Task to complete: Each line from the beginning of the data below through the line containing "cup_lip = 1.8; // [1.2:0.1:2]" should be repeated exactly, please.

Recorded data:
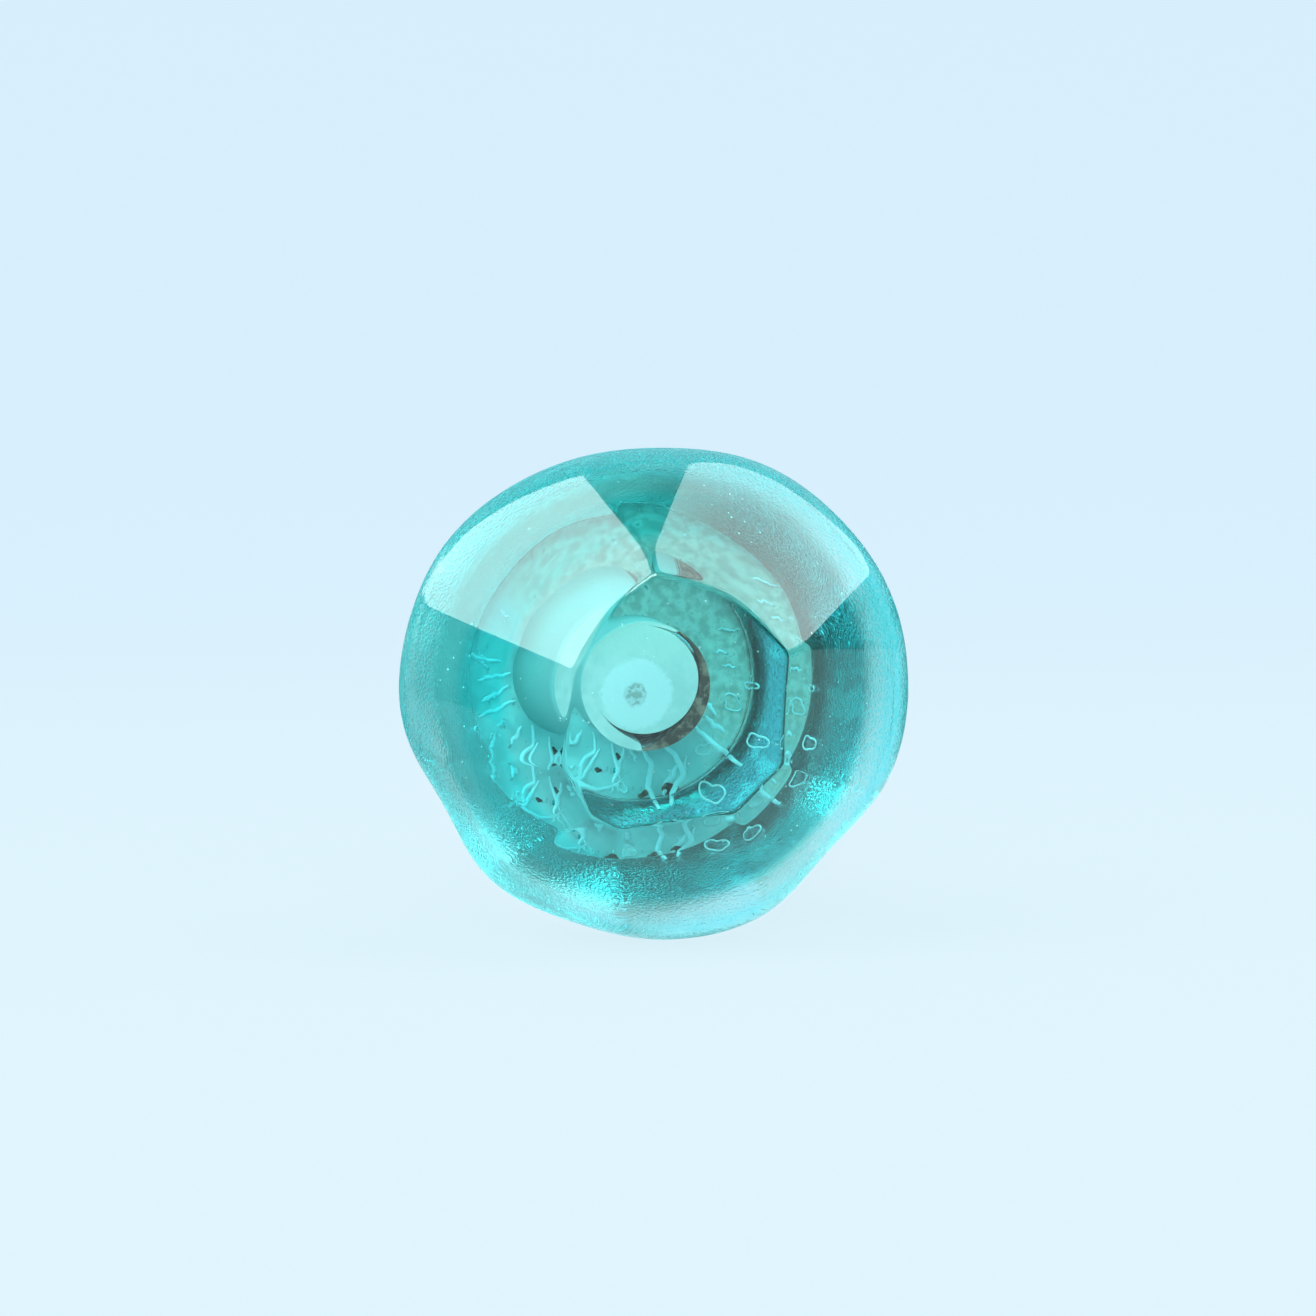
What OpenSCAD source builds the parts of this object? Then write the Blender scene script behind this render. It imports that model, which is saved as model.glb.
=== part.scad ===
// Faceted glass cabinet knob with its through screw and fixings.
// The sub-parts are drawn along +Z, from the rear face of the foot at z = 0 forwards,
// and mounted() turns them so that the front looks along -Y and +Z is up.

/* [Glass head] */
// Diameter of the glass across its rounded rim
head_d = 40.6; // [36:0.2:50]
// Thickness of the glass from its back to the flat table on the front
glass_h = 19.3; // [17:0.1:24]
// Height of the middle of the rim above the glass's back
rim_rise = 8.2; // [7:0.1:9]
// Radius of the rounded rim
rim_round = 2.2; // [1.6:0.1:2.6]
// Distance that the hand-ground rim sits to the right of the screw's axis
head_shift_x = 1.6; // [-2:0.1:2]
// Distance that the hand-ground rim sits above the screw's axis
head_shift_y = -1; // [-2:0.1:2]
// Slope of the glass's back near the rim
rim_slope = 12; // [5:1:18]
// Width of that shallow slope inside the rim
rim_ledge = 2.6; // [2:0.1:3.5]
// Radius of the neck at the back of the glass
neck_r = 9.7; // [8:0.1:10.5]
// Thickness of glass between the table and the end of the socket
front_glass = 8.5; // [6:0.5:11]

/* [Setting] */
// Thickness of cement round the screw head
plug_wall = 0.7; // [0.6:0.05:1.2]
// Gap between the cement plug and the socket when they are centred
plug_gap = 0.8; // [0.6:0.05:1.2]
// Distance that the plug sits to one side of the socket
plug_offset = 0.5; // [0:0.05:0.55]
// Direction of that offset, anticlockwise from the right
plug_turn = 100; // [0:5:355]
// Thickness of the clear resin under the glass
resin_t = 0.4; // [0.3:0.05:0.8]
// Gap between the glass neck and the cup
neck_gap = 0.2; // [0.1:0.05:0.5]
// Thickness of the cup's sheet metal
cup_t = 0.8; // [0.6:0.1:1.2]
// Height of the cup's wall above its floor
cup_lip = 1.8; // [1.2:0.1:2]

/* [Base] */
// Height of the turned base from the drawer face to the cup
base_h = 11; // [10:0.5:12]
// Radius of the foot flange
foot_r = 9; // [8:0.1:12]
// Thickness of the foot flange's straight edge
foot_edge = 1.4; // [1:0.1:2]
// Thickness of metal outside the recess at the waist
waist_wall = 1; // [0.8:0.1:2]
// Radius of the shoulder under the cup
shoulder_r = 7.6; // [7:0.1:9]
// Thickness of the shoulder's straight edge
shoulder_edge = 1; // [0.8:0.1:1.6]
// Clearance round the lock nut's corners in its recess
recess_clearance = 0.55; // [0.3:0.05:1]
// Depth of the recess for the lock nut
recess_depth = 3.4; // [2.8:0.1:4]

/* [Screw and fixings] */
// Radius of the screw thread
thread_r = 2; // [1.75:0.25:2.25]
// Length of the screw under its head
screw_length = 60; // [50:5:80]
// Radius of the cheese head
screw_head_r = 3.5; // [3.25:0.05:3.7]
// Height of the cheese head
screw_head_h = 2.6; // [2:0.1:3.2]
// Width across the flats of both nuts
nut_af = 7; // [7:0.5:7.5]
// Thickness of the fixing nut
nut_h = 3.2; // [2.4:0.1:4]
// Thickness of the lock nut
lock_nut_h = 2.2; // [1.8:0.1:2.4]
// Outer radius of the flat washer
washer_r = 4.5; // [4:0.1:6]
// Thickness of the flat washer
washer_t = 0.8; // [0.5:0.1:1]
// Outer radius of the spring washer
spring_washer_r = 3.8; // [3.4:0.1:4.2]
// Thickness of the spring washer
spring_washer_t = 1.2; // [0.9:0.1:1.6]
// Width of the split in the spring washer
split_w = 0.8; // [0.5:0.1:1.2]
// Thickness of the drawer front that the knob is set for
drawer_front = 18; // [12:1:22]

/* [Clearances] */
// Radial clearance of a nut on the thread
nut_clearance = 0.05; // [0.02:0.01:0.1]
// Radial clearance of a washer, the base and the cup on the thread
hole_clearance = 0.15; // [0.1:0.05:0.3]

/* [Hidden] */
$fn = 96;

// Hand-ground facets: bearing anticlockwise from +X as the knob is seen from the front,
// slope down from the table, and height above the rim's middle where each meets the rim
broad_facets = [[356, 42, 0.4], [39, 43.5, 0.5], [77.5, 44, 0.7], [121, 44.5, 0.65],
                [155, 41.5, 0.6], [209, 46.5, 0.1], [278, 43.5, 0.2]];
narrow_facets = [[19, 44.5, 0.6], [93.5, 48.5, 0.2], [175, 43, 0.1], [244, 48.5, 0.1], [315, 44.5, 0.1]];
// Flats that hand grinding left on the rim: bearing, and how far each lies inside the rim
rim_flats = [[88, 0.9], [210, 1.3], [266, 0.8], [315, 1.2]];

head_r = head_d / 2;
cup_floor_z = base_h;
glass_back_z = cup_floor_z + cup_t + resin_t;
rim_z = glass_back_z + rim_rise;
table_z = glass_back_z + glass_h;
plug_r = screw_head_r + plug_wall;
socket_r = plug_r + plug_gap;
nut_corner_r = nut_af / 2 / cos(30);
recess_r = nut_corner_r + recess_clearance;
waist_r = recess_r + waist_wall;
cup_top_z = cup_floor_z + cup_t + cup_lip;
flare_z = cup_top_z + 0.2;
socket_end_z = table_z - front_glass;
seat_z = socket_end_z - screw_head_h;
tip_z = seat_z - screw_length;
cup_r = neck_r + neck_gap + cup_t;
nut_hole_r = thread_r + nut_clearance;
hole_r = thread_r + hole_clearance;
washer_z = -drawer_front - washer_t;
spring_washer_z = washer_z - spring_washer_t;
fixing_nut_z = spring_washer_z - nut_h;
arc_steps = 12;
tip_chamfer = 0.8;
head_chamfer = 0.5;
edge_break = 0.3;
nut_chamfer = 30;
spring_washer_tilt = 12;
cutter = 3 * head_r;

// Points on an ellipse of half-widths a and b round (cr, cz), from angle a0 to a1
function ellipse_arc(cr, cz, a, b, a0, a1) =
    [for (i = [0 : arc_steps])
        let (t = a0 + (a1 - a0) * i / arc_steps)
        [cr + a * cos(t), cz + b * sin(t)]];

module mounted() rotate([90, 0, 0]) children();

// The back is steep from the neck to the knee, and shallow from there to the rim's round
rim_back_angle = 90 - rim_slope;
knee_r = head_r - rim_round + rim_round * cos(rim_back_angle) - rim_ledge;
knee_z = rim_z - rim_round * sin(rim_back_angle) - rim_ledge * tan(rim_slope);
rim = ellipse_arc(head_r - rim_round, rim_z, rim_round, rim_round, -rim_back_angle, 30);

module glass_blank() {
    translate([0, 0, glass_back_z]) cylinder(r = neck_r, h = rim_rise);
    translate([head_shift_x, head_shift_y, 0])
        rotate_extrude()
            polygon(concat([[0, flare_z], [neck_r, flare_z], [knee_r, knee_z]], rim,
                           [[head_r - rim_round, table_z], [0, table_z]]));
}

// Everything beyond a plane that meets the rim at rise above its middle and climbs at slope
module facet_cut(bearing, rise, slope) {
    rotate([0, 0, bearing])
        translate([head_r, 0, rim_z + rise])
            rotate([0, slope, 0])
                translate([-cutter / 2, -cutter / 2, 0])
                    cube(cutter);
}

module glass_head() {
    color([0.35, 0.82, 0.80, 0.8])
        mounted()
            difference() {
                glass_blank();
                translate([head_shift_x, head_shift_y, 0]) {
                    for (f = concat(broad_facets, narrow_facets)) facet_cut(f[0], f[2], f[1]);
                    for (f = rim_flats)
                        rotate([0, 0, f[0]])
                            translate([head_r - f[1], -cutter / 2, 0])
                                cube(cutter);
                }
                translate([0, 0, glass_back_z - 1])
                    cylinder(r = socket_r, h = socket_end_z - glass_back_z + 1);
            }
}

module screw_solid() {
    rotate_extrude()
        polygon([[0, tip_z], [thread_r - tip_chamfer, tip_z], [thread_r, tip_z + tip_chamfer],
                 [thread_r, seat_z], [screw_head_r, seat_z],
                 [screw_head_r, socket_end_z - head_chamfer],
                 [screw_head_r - head_chamfer, socket_end_z], [0, socket_end_z]]);
}

module screw() {
    color([0.62, 0.62, 0.60]) mounted() screw_solid();
}

module socket_cement() {
    color([0.86, 0.93, 0.90])
        mounted()
            difference() {
                rotate([0, 0, plug_turn])
                    translate([plug_offset, 0, glass_back_z])
                        cylinder(r = plug_r, h = socket_end_z - glass_back_z);
                screw_solid();
            }
}

module resin_bed() {
    color([0.75, 0.9, 0.88, 0.8])
        mounted()
            translate([0, 0, cup_floor_z + cup_t])
                difference() {
                    cylinder(r = neck_r, h = resin_t);
                    translate([0, 0, -1]) cylinder(r = thread_r, h = resin_t + 2);
                }
}

module collar_cup() {
    color([0.66, 0.68, 0.66])
        mounted()
            rotate_extrude()
                polygon([[hole_r, cup_floor_z], [cup_r - cup_t, cup_floor_z],
                         [cup_r, cup_floor_z + cup_t], [cup_r, cup_top_z],
                         [cup_r - cup_t, cup_top_z], [cup_r - cup_t, cup_floor_z + cup_t],
                         [hole_r, cup_floor_z + cup_t]]);
}

// The waist is half of an ellipse between the two straight edges
waist_mid_z = (foot_edge + base_h - shoulder_edge) / 2;
waist_half_h = (base_h - shoulder_edge - foot_edge) / 2;
foot_curve = ellipse_arc(foot_r, waist_mid_z, foot_r - waist_r, waist_half_h, 270, 180);
shoulder_curve = ellipse_arc(shoulder_r, waist_mid_z, shoulder_r - waist_r, waist_half_h, 180, 90);

module base_stem() {
    color([0.70, 0.70, 0.68])
        mounted()
            rotate_extrude()
                polygon(concat([[hole_r, recess_depth], [recess_r, recess_depth], [recess_r, 0],
                                [foot_r - edge_break, 0], [foot_r, edge_break]],
                               foot_curve, shoulder_curve,
                               [[shoulder_r, base_h], [hole_r, base_h]]));
}

// A nut with both faces chamfered to the flats, standing on z = 0
module hex_nut(h) {
    chamfer_h = (nut_corner_r - nut_af / 2) * tan(nut_chamfer);
    difference() {
        intersection() {
            rotate([0, 0, 30]) cylinder(r = nut_corner_r, h = h, $fn = 6);
            rotate_extrude()
                polygon([[0, 0], [nut_af / 2, 0], [nut_corner_r, chamfer_h],
                         [nut_corner_r, h - chamfer_h], [nut_af / 2, h], [0, h]]);
        }
        translate([0, 0, -1]) cylinder(r = nut_hole_r, h = h + 2);
    }
}

module lock_nut() {
    color([0.74, 0.74, 0.72])
        mounted()
            translate([0, 0, recess_depth - lock_nut_h])
                hex_nut(lock_nut_h);
}

module flat_washer() {
    color([0.76, 0.76, 0.74])
        mounted()
            translate([0, 0, washer_z])
                difference() {
                    cylinder(r = washer_r, h = washer_t);
                    translate([0, 0, -1]) cylinder(r = hole_r, h = washer_t + 2);
                }
}

module spring_washer() {
    color([0.45, 0.45, 0.46])
        mounted()
            translate([0, 0, spring_washer_z])
                difference() {
                    cylinder(r = spring_washer_r, h = spring_washer_t);
                    translate([0, 0, -1]) cylinder(r = hole_r, h = spring_washer_t + 2);
                    rotate([-spring_washer_tilt, 0, 0])
                        translate([0, -split_w / 2, -spring_washer_t])
                            cube([2 * spring_washer_r, split_w, 4 * spring_washer_t]);
                }
}

module fixing_nut() {
    color([0.74, 0.74, 0.72])
        mounted()
            translate([0, 0, fixing_nut_z])
                hex_nut(nut_h);
}

glass_head();
socket_cement();
resin_bed();
screw();
collar_cup();
base_stem();
lock_nut();
flat_washer();
spring_washer();
fixing_nut();
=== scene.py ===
"""Looks of a faceted glass cabinet knob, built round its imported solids.

Shapes are worked out in millimetres in the knob's own frame: x to the right and y up as the knob is
seen from the front, and z forwards from the rear face of the foot. to_row() turns that into the
frame of the solids, where the front looks along -Y and +Z is up.
"""

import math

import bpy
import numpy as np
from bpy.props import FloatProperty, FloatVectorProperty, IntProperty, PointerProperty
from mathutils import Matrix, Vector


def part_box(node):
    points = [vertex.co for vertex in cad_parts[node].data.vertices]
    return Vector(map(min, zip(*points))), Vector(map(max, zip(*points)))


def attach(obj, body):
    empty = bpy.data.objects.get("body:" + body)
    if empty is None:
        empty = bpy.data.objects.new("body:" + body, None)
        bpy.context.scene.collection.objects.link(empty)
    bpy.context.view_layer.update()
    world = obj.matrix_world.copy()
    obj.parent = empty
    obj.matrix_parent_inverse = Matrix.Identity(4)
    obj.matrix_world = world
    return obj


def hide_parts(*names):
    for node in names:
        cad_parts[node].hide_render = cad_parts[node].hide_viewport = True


bl_info = {
    "name": "Faceted Glass Cabinet Knob",
    "version": (1, 0, 0),
    "blender": (4, 5, 0),
    "location": "View3D > Sidebar > Knob",
    "description": "Builds a hand-ground glass cabinet knob with its cup, foot, screw and fixings",
    "category": "Add Mesh",
}

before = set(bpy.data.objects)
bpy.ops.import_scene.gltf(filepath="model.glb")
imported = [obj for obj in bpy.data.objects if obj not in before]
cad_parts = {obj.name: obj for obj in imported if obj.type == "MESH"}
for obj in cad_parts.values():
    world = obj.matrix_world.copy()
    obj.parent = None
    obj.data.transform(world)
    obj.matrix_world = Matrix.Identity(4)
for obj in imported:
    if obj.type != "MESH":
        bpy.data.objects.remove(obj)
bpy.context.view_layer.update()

MM = 0.001
TAU = 2 * math.pi


def span(node):
    """How far a node reaches: (back z, front z, half of its height) in millimetres."""
    low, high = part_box(node)
    return -high.y / MM, -low.y / MM, (high.z - low.z) / 2 / MM


GLASS_BACK, TABLE, _ = span("glass_head")
TIP, SOCKET_END, _ = span("screw")
RESIN_BACK, _, NECK_R = span("resin_bed")
CUP_BACK, CUP_TOP, CUP_R = span("collar_cup")
_, BASE_TOP, FOOT_R = span("base_stem")

# Usual radius of the rim, where one value serves all round it
RIM_R = 20.0
# Radius of the hole for the screw in the cup, the foot and the washers
SCREW_HOLE = 2.15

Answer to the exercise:
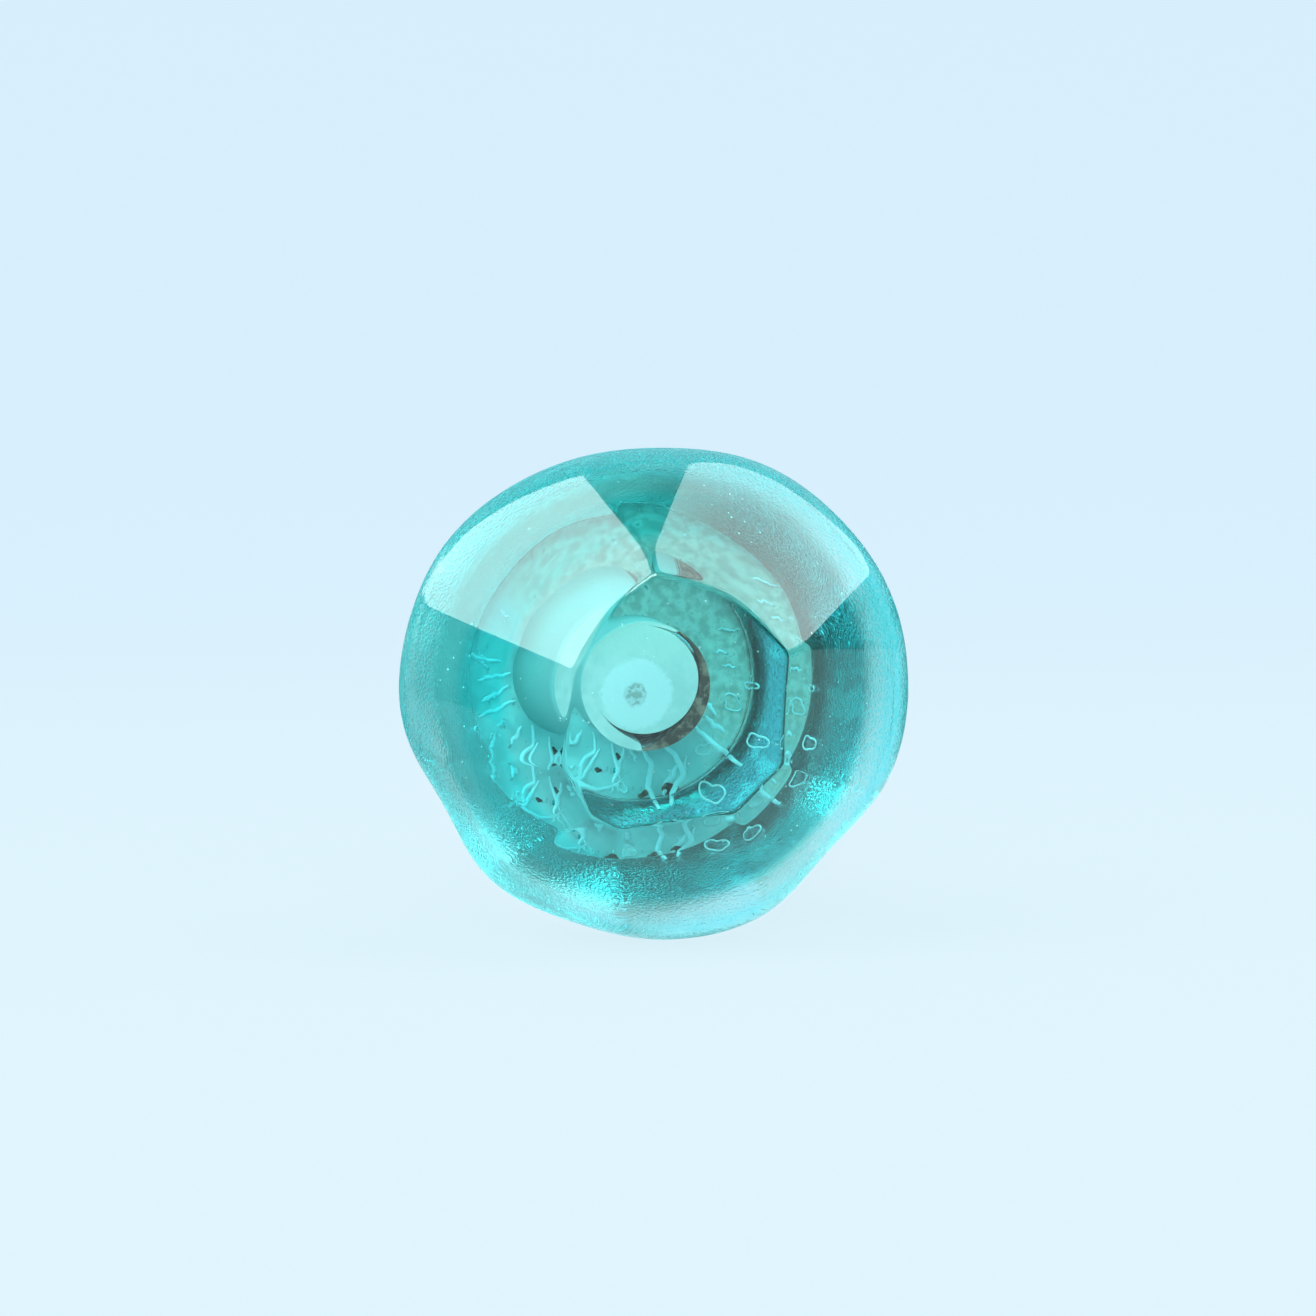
What OpenSCAD source builds the parts of this object? Then write the Blender scene script behind this render. It imports that model, which is saved as model.glb.
=== part.scad ===
// Faceted glass cabinet knob with its through screw and fixings.
// The sub-parts are drawn along +Z, from the rear face of the foot at z = 0 forwards,
// and mounted() turns them so that the front looks along -Y and +Z is up.

/* [Glass head] */
// Diameter of the glass across its rounded rim
head_d = 40.6; // [36:0.2:50]
// Thickness of the glass from its back to the flat table on the front
glass_h = 19.3; // [17:0.1:24]
// Height of the middle of the rim above the glass's back
rim_rise = 8.2; // [7:0.1:9]
// Radius of the rounded rim
rim_round = 2.2; // [1.6:0.1:2.6]
// Distance that the hand-ground rim sits to the right of the screw's axis
head_shift_x = 1.6; // [-2:0.1:2]
// Distance that the hand-ground rim sits above the screw's axis
head_shift_y = -1; // [-2:0.1:2]
// Slope of the glass's back near the rim
rim_slope = 12; // [5:1:18]
// Width of that shallow slope inside the rim
rim_ledge = 2.6; // [2:0.1:3.5]
// Radius of the neck at the back of the glass
neck_r = 9.7; // [8:0.1:10.5]
// Thickness of glass between the table and the end of the socket
front_glass = 8.5; // [6:0.5:11]

/* [Setting] */
// Thickness of cement round the screw head
plug_wall = 0.7; // [0.6:0.05:1.2]
// Gap between the cement plug and the socket when they are centred
plug_gap = 0.8; // [0.6:0.05:1.2]
// Distance that the plug sits to one side of the socket
plug_offset = 0.5; // [0:0.05:0.55]
// Direction of that offset, anticlockwise from the right
plug_turn = 100; // [0:5:355]
// Thickness of the clear resin under the glass
resin_t = 0.4; // [0.3:0.05:0.8]
// Gap between the glass neck and the cup
neck_gap = 0.2; // [0.1:0.05:0.5]
// Thickness of the cup's sheet metal
cup_t = 0.8; // [0.6:0.1:1.2]
// Height of the cup's wall above its floor
cup_lip = 1.8; // [1.2:0.1:2]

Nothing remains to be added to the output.